Within the data that follows, set down exactly the lines from the one containing "write every piece" through the one containing "obj.matrix_world = world", both ends included.

══════

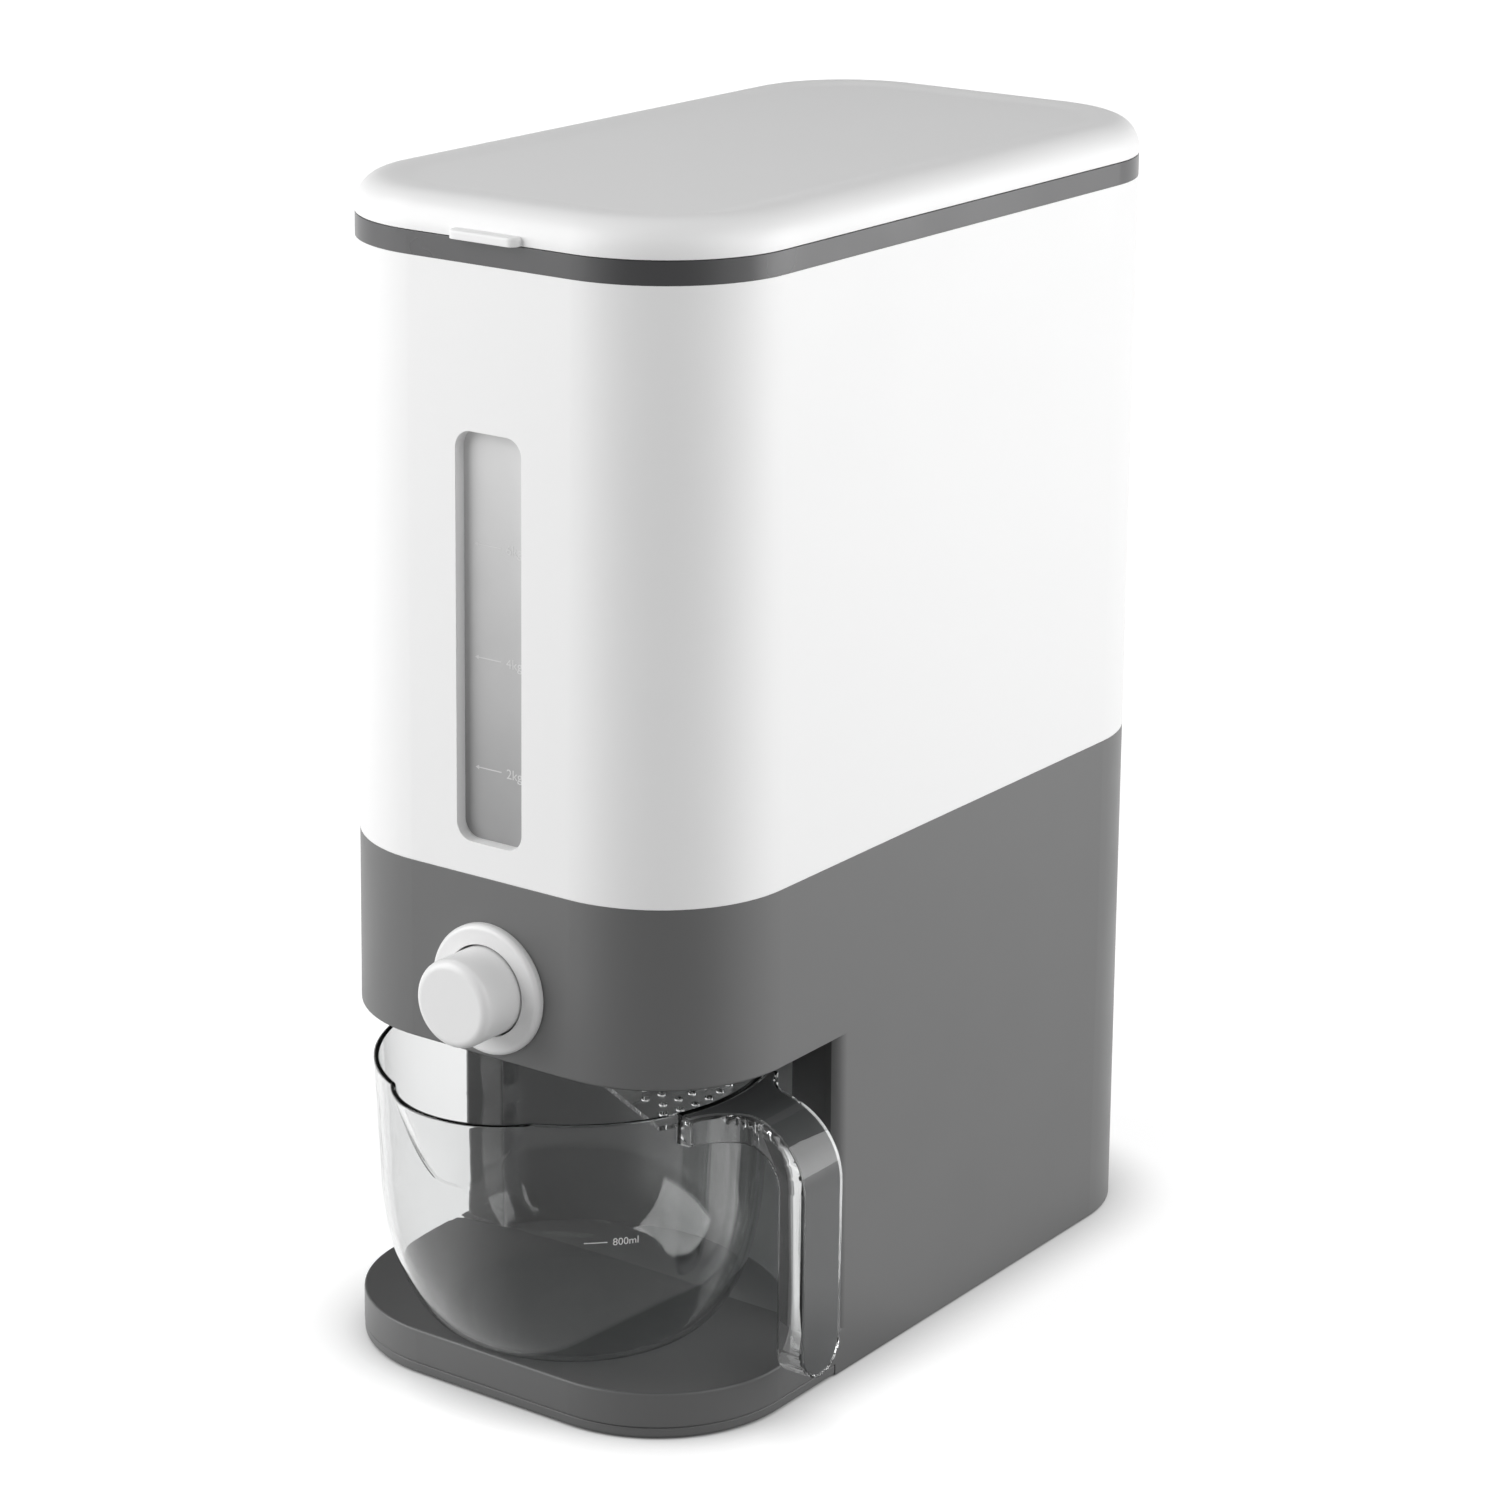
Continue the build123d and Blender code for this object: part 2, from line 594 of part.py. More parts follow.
def make_push_rod():
    rod_front = button_front + BUTTON_FACE + ROD_SEAT
    rod = along_y(ROD_RADIUS, rod_front, lug_front, button_z)
    return rod - along_y(SCREW_RADIUS + SNUG, lug_front - SCREW_LENGTH, lug_front + CUT_OVER, button_z)


def make_rod_screw():
    head = along_y(SCREW_HEAD_RADIUS, lug_back, lug_back + SCREW_HEAD, button_z)
    return head + along_y(SCREW_RADIUS, lug_back - SCREW_LENGTH, lug_back, button_z)


# ---------------------------------------------------------------- button, bezel and spring
def make_button_cap():
    cap = along_y(BUTTON_RADIUS, button_front, button_back, button_z)
    cap = fillet(cap.faces().sort_by(Axis.Y)[0].edges(), BUTTON_ROUNDING)
    inner = BUTTON_RADIUS - BUTTON_WALL
    face_back = button_front + BUTTON_FACE
    flange = BUTTON_RADIUS + BEZEL_BORE_GAP + BEZEL_SLEEVE_WALL - SEAM
    cap += along_y(flange, button_back, button_back + BUTTON_FLANGE, button_z)
    cap -= along_y(inner, face_back, button_back + BUTTON_FLANGE + CUT_OVER, button_z)
    cap += along_y(BUTTON_HUB_RADIUS, face_back - CUT_OVER, face_back + BUTTON_HUB_LENGTH, button_z)
    return cap - along_y(
        ROD_RADIUS + SNUG, face_back + ROD_SEAT, face_back + BUTTON_HUB_LENGTH + CUT_OVER, button_z
    )


def make_button_bezel():
    bore = BUTTON_RADIUS + BEZEL_BORE_GAP
    disc = along_y(BEZEL_RADIUS, bezel_front, front_y + WALL, button_z)
    disc = fillet(disc.faces().sort_by(Axis.Y)[0].edges(), BEZEL_ROUNDING)
    disc -= block(head_underside, shell_joint)
    bezel = disc + along_y(bore + BEZEL_SLEEVE_WALL, bezel_front + BEZEL_ROUNDING, sleeve_back, button_z)
    bezel -= along_y(bore, bezel_front - CUT_OVER, sleeve_back + CUT_OVER, button_z)
    return bezel


def make_return_spring():
    """Open coil spring between the button's face and the seat on the gate housing."""
    start = button_front + BUTTON_FACE + SEAM + SPRING_WIRE / 2
    length = spring_seat - SEAM - SPRING_WIRE / 2 - start
    helix = Helix(
        length / SPRING_TURNS, length, SPRING_RADIUS, center=(0, start, button_z), direction=(0, 1, 0)
    )
    section = Plane(helix @ 0, z_dir=helix % 0) * Circle(SPRING_WIRE / 2)
    return sweep(section, path=helix, is_frenet=True)


# ---------------------------------------------------------------- lid
def s_curve(start, end):
    """Two equal arcs from one point to another, level at both ends."""
    middle = ((start[0] + end[0]) / 2, (start[1] + end[1]) / 2)
    first = TangentArc(start, middle, tangent=(1, 0))
    return [first, TangentArc(middle, end, tangent=first % 1)]


def lid_profile():
    """Section of the lid's rim: x is the inset from the body's outline, y the height over its edge."""
    straight = LID_RISE - LID_ROUND
    crest = LID_ROUND + CREST_WIDTH
    dish = crest + DISH_WIDTH
    low = LID_RISE - DISH_DEPTH
    inner = LID_ROUND - WALL
    upper = [
        Line((0, 0), (0, straight)),
        TangentArc((0, straight), (LID_ROUND, LID_RISE), tangent=(0, 1)),
        Line((LID_ROUND, LID_RISE), (crest, LID_RISE)),
        *s_curve((crest, LID_RISE), (dish, low)),
    ]
    closing = [
        Line((dish, low), (dish, low - WALL)),
        *s_curve((crest, LID_RISE - WALL), (dish, low - WALL)),
        Line((LID_ROUND, LID_RISE - WALL), (crest, LID_RISE - WALL)),
        TangentArc((WALL, straight), (WALL + inner, LID_RISE - WALL), tangent=(0, 1)),
        Line((WALL, 0), (WALL, straight)),
        Line((0, 0), (WALL, 0)),
    ]
    return make_face(upper + closing)


def make_lid_shell():
    path = outline(lid_bottom).face().outer_wire()
    start = path @ 0
    ahead = path % 0
    inwards = Vector(0, 0, 1).cross(ahead)
    if inwards.dot(-start) < 0:
        inwards = -inwards
    plane = Plane(start, x_dir=inwards, z_dir=inwards.cross(Vector(0, 0, 1)))
    lid = sweep(plane * lid_profile(), path=path)

    dish_inset = LID_ROUND + CREST_WIDTH + DISH_WIDTH
    dish_top = lid_bottom + LID_RISE - DISH_DEPTH
    panel = Pos(0, 0, dish_top - WALL - lid_bottom) * outline(lid_bottom, dish_inset)
    lid += extrude(panel, WALL)

    for x, y in lid_screw_places:
        lid += upright(LID_BOSS_RADIUS, x, y, lid_bottom + SLIP + LID_PLATE, dish_top - WALL / 2)
        lid -= upright(SCREW_RADIUS + SNUG, x, y, lid_bottom, dish_top - WALL)

    front = -half_depth(lid_bottom)
    tab = RectangleRounded(TAB_WIDTH, 2 * TAB_DEPTH, TAB_CORNER)
    tab = extrude(Pos(0, front, lid_bottom) * tab, TAB_HEIGHT)
    tab = fillet(tab.faces().sort_by(Axis.Z)[-1].edges(), EDGE_SOFTENING)
    lid += tab - box(-BODY_WIDTH, BODY_WIDTH, front + WALL, 0, 0, 2 * trim_top)

    knuckle = KNUCKLE_WIDTH / 2
    back = half_depth(lid_bottom)
    lid += box(-knuckle, knuckle, back - WALL, hinge_y, lid_bottom, hinge_z + HINGE_RADIUS)
    lid += along_x(HINGE_RADIUS, -knuckle, knuckle, hinge_y, hinge_z)
    return lid - along_x(PIN_RADIUS + RUNNING, -knuckle - CUT_OVER, knuckle + CUT_OVER, hinge_y, hinge_z)


def make_lid_inner_plate():
    low = lid_bottom + SLIP
    plate = block(low, low + LID_PLATE, WALL + LID_PLATE_GAP)
    seal_in = bin_inner_inset + SEAM + SEAL_WIDTH
    bottom = low - PLUG_DEPTH
    plate += ring(bottom, low + SLIP, seal_in, seal_in + PLUG_WALL)
    for z in (bottom, bottom + SEAL_RIM + SEAL_HEIGHT):
        plate += ring(z, z + SEAL_RIM, seal_in - SEAL_WIDTH + 2 * SEAM, seal_in + SLIP)
    for x, y in lid_screw_places:
        plate -= upright(SCREW_RADIUS + SLIP, x, y, bottom, low + 2 * LID_PLATE)
    return plate


def make_lid_seal():
    seal_out = bin_inner_inset + SEAM
    low = lid_bottom + SLIP - PLUG_DEPTH + SEAL_RIM
    return ring(low, low + SEAL_HEIGHT, seal_out, seal_out + SEAL_WIDTH)


def make_lid_screws():
    return Part() + [screw(x, y, lid_bottom + SLIP, False) for x, y in lid_screw_places]


def make_hinge_pin():
    half = KNUCKLE_WIDTH / 2 + SEAM + EAR_WIDTH
    return along_x(PIN_RADIUS, -half, half, hinge_y, hinge_z)


# ---------------------------------------------------------------- cup
def bowl_form(wall):
    """Solid of the bowl and its pouring lip, drawn in by a wall thickness."""
    centre_x = CUP_FOOT_RADIUS
    centre_z = cup_bottom + CUP_BOWL_HEIGHT
    across = CUP_WALL_RADIUS - CUP_FOOT_RADIUS - wall
    down = CUP_BOWL_HEIGHT - wall
    top = cup_rim_z + (CUT_OVER if wall else 0)
    lean = (CUP_RIM_RADIUS - CUP_WALL_RADIUS) / (cup_rim_z - centre_z)
    rim = centre_x + across + lean * (top - centre_z)
    half = make_face([
        EllipticalCenterArc((centre_x, centre_z), across, down, start_angle=-90, arc_size=90),
        Line((centre_x + across, centre_z), (rim, top)),
        Line((rim, top), (0, top)),
        Line((0, top), (0, centre_z - down)),
        Line((0, centre_z - down), (centre_x, centre_z - down)),
    ])
    bowl = revolve(Plane.XZ * half, Axis.Z)

    lip_y = SPOUT_RADIUS - CUP_RIM_RADIUS - SPOUT_REACH
    toe_y = SPOUT_TOE_RADIUS - CUP_WALL_RADIUS
    spread = (SPOUT_RADIUS - SPOUT_TOE_RADIUS) / SPOUT_DEPTH
    shift = (lip_y - toe_y) / SPOUT_DEPTH
    over = top - cup_rim_z
    lip = Pos(0, lip_y + shift * over, top) * Circle(SPOUT_RADIUS + spread * over - wall)
    toe = Pos(0, toe_y, cup_rim_z - SPOUT_DEPTH) * Circle(SPOUT_TOE_RADIUS - wall)
    return Pos(0, cup_y, 0) * (bowl + loft([toe, lip]))


def make_measuring_cup():
    cup = bowl_form(0) - bowl_form(CUP_WALL)
    rim = edges_near(cup, lambda c, e: abs(c.Z - cup_rim_z) < SNUG)
    return fillet(rim, CUP_RIM_ROUNDING)


def make_cup_strainer():
    half = math.radians(STRAINER_ANGLE / 2)
    reach = CUP_RIM_RADIUS + SPOUT_REACH
    low = strainer_top - STRAINER_THICKNESS
    sector = Polygon(
        (0, 0), (reach, -reach * math.tan(half)), (reach, reach * math.tan(half)), align=None
    )
    plan = sector - Circle(STRAINER_INNER_RADIUS)
    edge = CUP_WALL_RADIUS - STRAINER_ROW_STEP
    radius = STRAINER_INNER_RADIUS + STRAINER_ROW_STEP
    row = 0
    while radius <= edge:
        count = int(2 * half * radius / STRAINER_HOLE_STEP) - row % 2
        step = STRAINER_HOLE_STEP / radius
        for i in range(count):
            angle = (i - (count - 1) / 2) * step
            plan -= Pos(radius * math.cos(angle), radius * math.sin(angle)) * Circle(STRAINER_HOLE_RADIUS)
        radius += STRAINER_ROW_STEP
        row += 1
    plate = extrude(Pos(0, cup_y, low) * plan, STRAINER_THICKNESS)
    return plate & bowl_form(CUP_WALL)


# ---------------------------------------------------------------- cup handle
def handle_side(out, depth):
    """Side view band of the handle, its outer face set back by out and its depth as given."""
    x = handle_x - out
    z = handle_top - out
    turn = HANDLE_BEND - out
    start = CUP_FOOT_RADIUS
    end = handle_end - HANDLE_DEPTH
    inner_turn = max(turn - depth, SNUG)
    inner_x = x - depth
    inner_z = z - depth
    return make_face([
        Line((start, z), (x - turn, z)),
        TangentArc((x - turn, z), (x, z - turn), tangent=(1, 0)),
        Line((x, z - turn), (x, end)),
        Line((x, end), (inner_x, end)),
        Line((inner_x, end), (inner_x, inner_z - inner_turn)),
        TangentArc((inner_x - inner_turn, inner_z), (inner_x, inner_z - inner_turn), tangent=(1, 0)),
        Line((inner_x - inner_turn, inner_z), (start, inner_z)),
        Line((start, inner_z), (start, z)),
    ])


def handle_form(out, side, depth):
    """Handle envelope: side band, flared plan and rounded end, drawn in by out and side."""
    half = HANDLE_WIDTH / 2 - side
    root = HANDLE_ROOT_WIDTH / 2 - side
    flare_end = CUP_RIM_RADIUS + HANDLE_FLARE
    start = CUP_FOOT_RADIUS
    band = extrude(Plane.XZ * handle_side(out, depth), HANDLE_ROOT_WIDTH, both=True)
    edges = []
    for s in (-1, 1):
        edges += [
            Line((start, s * root), (CUP_RIM_RADIUS, s * root)),
            TangentArc((flare_end, s * half), (CUP_RIM_RADIUS, s * root), tangent=(-1, 0)),
            Line((flare_end, s * half), (handle_x + CUT_OVER, s * half)),
        ]
    edges += [Line((x, -w), (x, w)) for x, w in ((start, root), (handle_x + CUT_OVER, half))]
    plan = extrude(make_face(edges), handle_top + CUT_OVER)
    centre_z = handle_end + HANDLE_WIDTH / 2
    end = Pos(0, (handle_top + CUT_OVER + centre_z) / 2) * Rectangle(
        2 * HANDLE_ROOT_WIDTH, handle_top + CUT_OVER - centre_z
    )
    end += Pos(0, centre_z) * Circle(half)
    end = extrude(Plane.YZ * end, handle_x + CUT_OVER)
    return Pos(0, cup_y, 0) * (band & plan & end)


def make_cup_handle():
    handle = handle_form(0, 0, HANDLE_DEPTH) - handle_form(HANDLE_WEB, HANDLE_FLANGE, HANDLE_DEPTH)
    ceiling = handle_top - HANDLE_WEB
    half = HANDLE_WIDTH / 2 - HANDLE_FLANGE / 2
    for i in range(HANDLE_RIBS):
        x = CUP_RIM_RADIUS + (i + 1) * HANDLE_RIB_STEP
        rib = box(
            x, x + HANDLE_RIB, cup_y - half, cup_y + half, ceiling - HANDLE_RIB_HEIGHT, ceiling + HANDLE_RIB
        )
        handle += rib & handle_form(0, 0, HANDLE_DEPTH)
    return handle - bowl_form(0)


# ---------------------------------------------------------------- write every piece
pieces = {
    "base_housing": make_base_housing,
    "base_plate": make_base_plate,
    "rubber_feet": make_rubber_feet,
    "base_screws": make_base_screws,
    "upper_shell": make_upper_shell,
    "window_pane": make_window_pane,
    "top_trim": make_top_trim,
    "inner_bin": make_inner_bin,
    "neck_gasket": make_neck_gasket,
    "gate_housing": make_gate_housing,
    "track_screws": make_track_screws,
    "outlet_chute": make_outlet_chute,
    "gate_plate": make_gate_plate,
    "push_rod": make_push_rod,
    "rod_screw": make_rod_screw,
    "button_cap": make_button_cap,
    "button_bezel": make_button_bezel,
    "return_spring": make_return_spring,
    "lid_shell": make_lid_shell,
    "lid_inner_plate": make_lid_inner_plate,
    "lid_seal": make_lid_seal,
    "lid_screws": make_lid_screws,
    "hinge_pin": make_hinge_pin,
    "measuring_cup": make_measuring_cup,
    "cup_strainer": make_cup_strainer,
    "cup_handle": make_cup_handle,
}

for name, make in pieces.items():
    export_step(make(), f"parts/{name}.step")
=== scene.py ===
"""Looks of a rice dispenser: moulded plastics, a marked window and a clear cup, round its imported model.

Frame: metres, +Z up, Z = 0 on the floor, X = 0 and Y = 0 at the body's centre, front at -Y.
Sizes are written in millimetres and multiplied by MM.
"""
import json
import math

import bmesh
import bpy
from mathutils import Matrix, Vector


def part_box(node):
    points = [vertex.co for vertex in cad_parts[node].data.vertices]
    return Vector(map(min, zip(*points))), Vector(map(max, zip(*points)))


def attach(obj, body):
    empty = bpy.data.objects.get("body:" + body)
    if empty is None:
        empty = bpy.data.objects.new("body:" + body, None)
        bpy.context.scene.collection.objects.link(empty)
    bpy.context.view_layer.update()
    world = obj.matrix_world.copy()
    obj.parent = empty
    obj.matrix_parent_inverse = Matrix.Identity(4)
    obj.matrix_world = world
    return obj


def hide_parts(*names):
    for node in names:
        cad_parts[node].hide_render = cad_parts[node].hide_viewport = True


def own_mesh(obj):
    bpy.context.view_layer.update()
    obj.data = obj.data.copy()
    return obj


MM = 0.001

# ---------------------------------------------------------------- camera
CAMERA_PLACE = (947.7, -1335.4, 746.8)
CAMERA_YAW = 35.46              # degrees to the left of +Y
CAMERA_PITCH = 17.74            # degrees downwards
CAMERA_ROLL = 0.63
CAMERA_FOCAL = 101.2            # millimetres on the sensor below
CAMERA_SENSOR = 36.0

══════

## Response to the exercise
# ---------------------------------------------------------------- write every piece
pieces = {
    "base_housing": make_base_housing,
    "base_plate": make_base_plate,
    "rubber_feet": make_rubber_feet,
    "base_screws": make_base_screws,
    "upper_shell": make_upper_shell,
    "window_pane": make_window_pane,
    "top_trim": make_top_trim,
    "inner_bin": make_inner_bin,
    "neck_gasket": make_neck_gasket,
    "gate_housing": make_gate_housing,
    "track_screws": make_track_screws,
    "outlet_chute": make_outlet_chute,
    "gate_plate": make_gate_plate,
    "push_rod": make_push_rod,
    "rod_screw": make_rod_screw,
    "button_cap": make_button_cap,
    "button_bezel": make_button_bezel,
    "return_spring": make_return_spring,
    "lid_shell": make_lid_shell,
    "lid_inner_plate": make_lid_inner_plate,
    "lid_seal": make_lid_seal,
    "lid_screws": make_lid_screws,
    "hinge_pin": make_hinge_pin,
    "measuring_cup": make_measuring_cup,
    "cup_strainer": make_cup_strainer,
    "cup_handle": make_cup_handle,
}

for name, make in pieces.items():
    export_step(make(), f"parts/{name}.step")
=== scene.py ===
"""Looks of a rice dispenser: moulded plastics, a marked window and a clear cup, round its imported model.

Frame: metres, +Z up, Z = 0 on the floor, X = 0 and Y = 0 at the body's centre, front at -Y.
Sizes are written in millimetres and multiplied by MM.
"""
import json
import math

import bmesh
import bpy
from mathutils import Matrix, Vector


def part_box(node):
    points = [vertex.co for vertex in cad_parts[node].data.vertices]
    return Vector(map(min, zip(*points))), Vector(map(max, zip(*points)))


def attach(obj, body):
    empty = bpy.data.objects.get("body:" + body)
    if empty is None:
        empty = bpy.data.objects.new("body:" + body, None)
        bpy.context.scene.collection.objects.link(empty)
    bpy.context.view_layer.update()
    world = obj.matrix_world.copy()
    obj.parent = empty
    obj.matrix_parent_inverse = Matrix.Identity(4)
    obj.matrix_world = world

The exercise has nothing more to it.